Reading this article made me remember that I've lately been filling the 'liminal space' in unproductive ways. Playing with my iPhone helps me avoid worrying but using the time to observe and release my anxieties is much more productive.
Katie Malachuk: The Cool Boredom of Being a Grown-Up, 2017-Oct-17
Thanks to meditation, I better understood that anxiety was a common reaction to the uncertainty of human life. On its face, human life is uncertain. We’re here but don’t know why or for how long, and we never really know what is going to happen next. Of course we’re anxious. That anxiety easily inspires the dark, disoriented sense that life is too difficult and maybe I shouldn't be here at all.

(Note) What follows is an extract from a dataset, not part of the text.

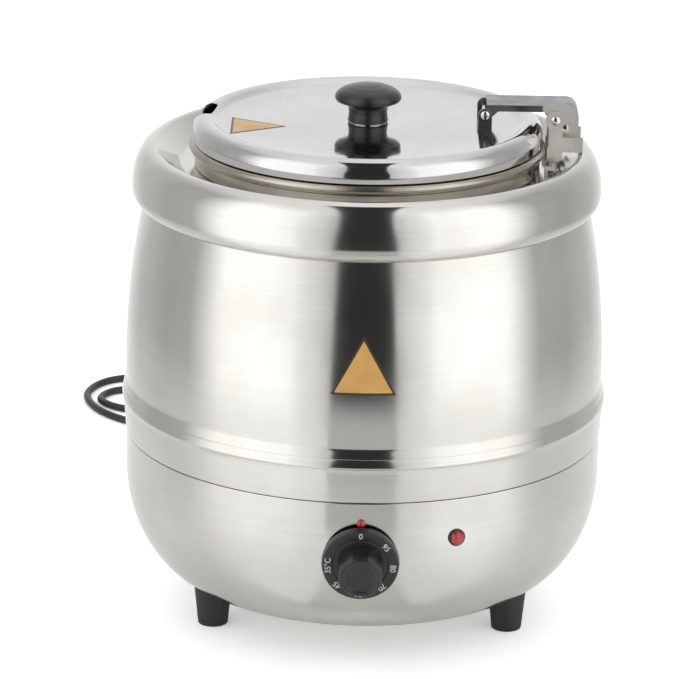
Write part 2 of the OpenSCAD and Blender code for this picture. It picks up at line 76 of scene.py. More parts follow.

Or, as one of my friends recently put it to me, “Oh, we all got that.” And, we all have the opposite response that I’m the most important person alive and doing it better than those people over there. Generally speaking, our anxious hot boredom reaction to life’s uncertainty is the grand project of me—developing habitual strategies to either prove our worthiness or affirm our unworthiness. We often run parallel tracks working self-promotion and self-destruction simultaneously—hence our relentless outward displays of achievement, acquisition and awesomeness coupled with secret, shadowy stuff around food, intoxicants, sex, internet, etc. I’m the best and I’m the worst are two sides of the same confused ego coin.